CENTRAL THOUGHT: The scriptures compare God’s Word to an incorruptible and powerful seed, which germinates and grows inside the heart of man, producing the “new birth” and generating spiritual life which grows and develops into a mature plant, bearing fruit unto eternal life.


Matthew 13:3 “Parables”: from pará, (close beside; with; near) and bállō (to cast or put); a comparison of two objects for the purpose of teaching.


Matthew, Mark and Luke each record the parable of the sower which Jesus told while sitting in a ship pushed out a little way into the water as the multitude of people stood on the shore. Evidently, this was the first time He introduced this method of teaching, because the disciples questioned why he did this. His answer shows how effective it was since it revealed truth to the spiritually receptive mind while concealing the “mysteries” of the kingdom of heaven from those who had rejected Him. Later, when the disciples came to ask what the comparisons meant, he clearly told them what each part of the story represented.

In today’s lesson our focus is on the Word of God, which Jesus clearly stated was represented by the seed which the sower threw on the ground. We see that in the Psalms and Isaiah the analogy had also been used, pointing forward in prophecy to the spread of the kingdom of God in the earth by the publishing of God’s Word. In Isaiah the Word is also compared to rain from heaven which waters the earth causing germination of the seed and a bountiful harvest of food.

Another parable, which was given following the parable of the sower, also compares the seed to God’s Word. It describes the growth process of God’s kingdom, both in an individual or in whole groups of people who receive God’s Word into their lives.

Peter declares how it is the seed, the Word of God, which brings about the new birth.

In our memory verse Paul pronounces a threefold benediction upon those who labor by preaching the word of the gospel and ministering deeds of compassion to precious souls.

—Sis. Angela Gellenbeck


1. In Jesus’ parables, the seed is the _________ of ______.

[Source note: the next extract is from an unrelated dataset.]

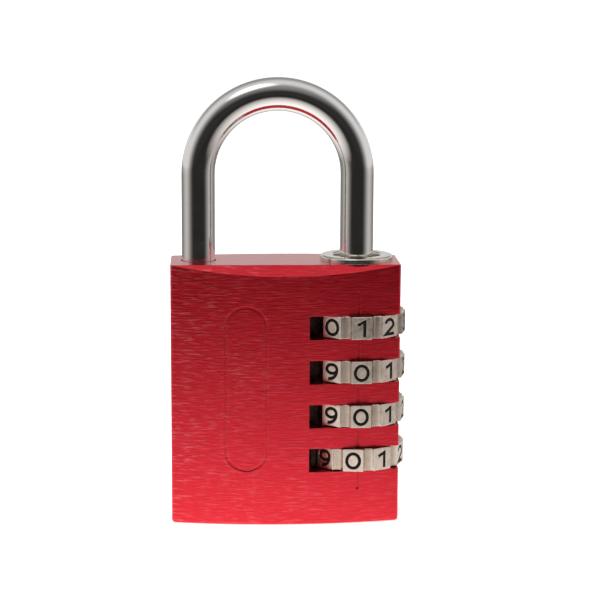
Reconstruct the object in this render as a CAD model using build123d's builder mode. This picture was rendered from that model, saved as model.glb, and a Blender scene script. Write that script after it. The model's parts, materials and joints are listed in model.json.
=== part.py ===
from build123d import *
from math import cos, radians, sin, sqrt
import os

# Resettable four-dial combination padlock, millimetres, +Z up.
# Origin: centre of the flat bottom face. The front face looks along -Y.
# The shackle's heel leg runs down through the dials, toe leg on the other side.

os.makedirs("parts", exist_ok=True)

# ---- driving dimensions -------------------------------------------------
BODY_W = 40.0            # width between the flat sides
BODY_H = 46.0            # height of the body
SIDE_T = 11.3            # depth of each flat side
BULGE = 2.1              # how far the front and back bow out at the middle
CORNER_R = 0.6           # rounding of the upright corners and the bottom rim
EDGE_R = 0.15            # small rounding left by tumbling and anodising
BEVEL_DROP = 1.78        # how far the front bevel comes down at the middle

AXIS_X = 12.65           # the heel leg, the dials and the lock bore share this axis
AXIS_Y = 0.4
TOE_X = -15.12           # toe leg
ROD_R = 2.91             # shackle rod
SHACKLE_TOP = 77.95
TOE_END_Z = 40.0

DIAL_PITCH = 7.85
DIAL_TOP_Z = 35.2        # middle of the top dial
DIAL_H = 4.0
SLOT_H = 4.2
SLOT_LEFT_X = 4.05
PAD_R = 8.6              # axis to the flat of a digit pad
GROOVE_BOTTOM_R = 8.1
GROOVE_CUT_R = 1.05
RELIEF_R = 9.1           # clearance of the dials inside the slots
DIGIT_DEPTH = 0.2
STROKE = 0.56            # width of an engraved stroke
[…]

2. According to Psalm 126:5-6, successful reaping—a harvest of souls—happens when the sowing of the seed is accompanied by tears or weeping. What does this mean?

3. In the parable in Mark’s gospel, what are the stages of growth described?

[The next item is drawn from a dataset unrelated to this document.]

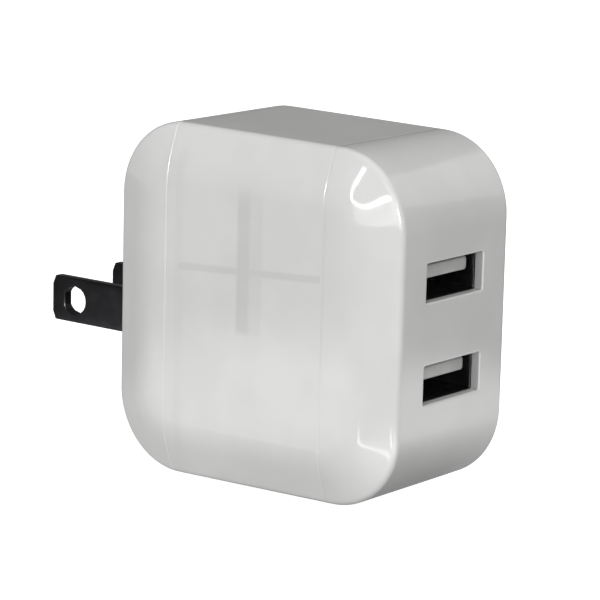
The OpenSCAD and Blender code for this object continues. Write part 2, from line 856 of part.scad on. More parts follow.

4. In Peter’s epistle, what word is used to describe the spiritual seed, which is the word of God? Which verse describes the process of deterioration of physical seed or plants?

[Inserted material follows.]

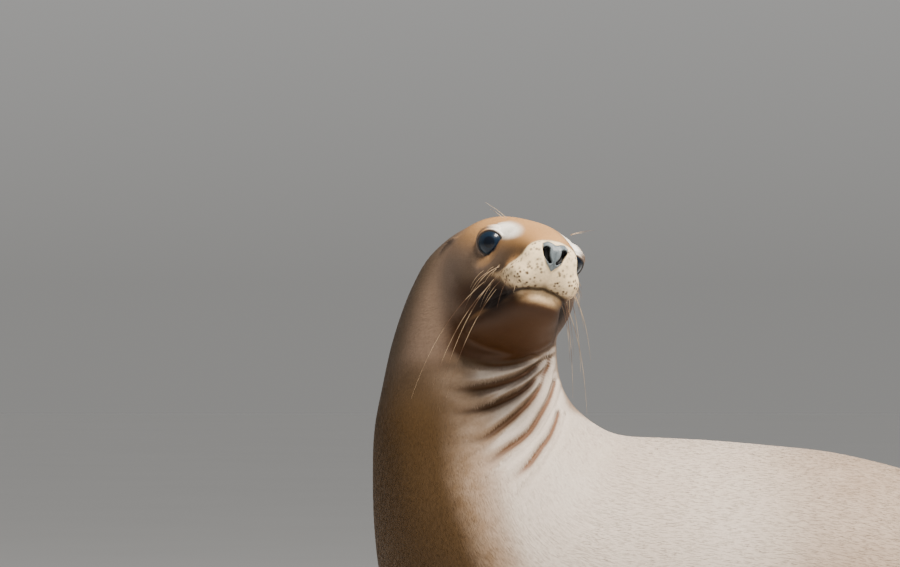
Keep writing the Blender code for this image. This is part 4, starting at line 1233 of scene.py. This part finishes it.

5. In Paul’s epistle, God has promised both to ___________ the seed to the sower and to ____________ it. What else will He do, according to this verse?


God’s gift to man from the beginning was seed-bearing plants and trees. The entire concept of seed—of plants, animals and humans, that great miracle of reproduction—was to introduce to man the majestic truth of how His Word germinates new and eternal life within that soul which receives it.

A germinating seed displays powerful force. A tiny bean sprout, shooting up out of the soil, can push up a rock or a penny weighing several times its weight. The truths of resurrection are presented here—Jesus’ resurrection from the grave, spiritual resurrection from sin, and the coming physical resurrection at Jesus’ second coming.

So God’s word has tremendous, life-giving, life-changing power. By believing, receiving and obeying His Word, your soul will be saved from sin in a moment and the growing process begins, the end of which is a beautiful plant, bearing fruit, which will be gathered by the Lord of the Harvest into eternal life.

The point made by the Psalmist is significant: the sowing of the Word must be accompanied by a burden for lost souls which expresses itself in weeping and praying earnestly before the Lord. There will be no harvest of souls, no “bringing in the sheaves,” no rejoicing, without it.

“How can they preach except they be sent?” was a question Paul asked the Romans. Our lesson reveals that God ministers the seed to the sower. When we sow the precious seed, let us make sure that it is God who is inspiring the Word that we share and that we are watering it with our tears and prayers. He waters too, as in Isaiah 55:10; the Word as both seed and water accomplishes that whereto God sends it in the hearts of men.

—Sis. Angela Gellenbeck


The mystery and miracle of life is encapsulated within the seed. It initiates, sustains and perpetuates all life. The reproduction of a single seed is enough to populate the world. A grain of corn is enough to feed the world; and the seed of the gospel is enough to save the world. Each must germinate and grow within the confines of its “tomb” before breaking forth into new life.

The power contained in the seed shows forth the power of the resurrected life. Christ likens his body to a grain of wheat; except it fall into the ground and die it abides alone but if it dies it brings forth much fruit. In this analogy he points to his death, burial and resurrection—the essence of the gospel message. His body represents the type of a seed that is planted, then multiplies to become the sustaining Bread of Life.

The seed is our symbol of hope. We plant it with the expectation that it will produce fruit. The Word of God is the most precious seed known to man. It produces the fruit of love, joy, peace, longsuffering, gentleness, goodness, faith, meekness and temperance. It is a seed compatible to every individual. It is designed to grow in every part of the world and will flourish under any circumstance or condition, as long as the heart is right.

We have all been commissioned to share the Word with the world—our world. We may not have the privilege of travelling abroad to spread the gospel, but we all have the privilege and obligation to spread it within the world around us. Every person we meet needs this gospel message and the results that it produces, whether they realize it or not. It is our duty to share it.

We are the sowers. The seed is the Word. The Word is Christ. Christ is Life.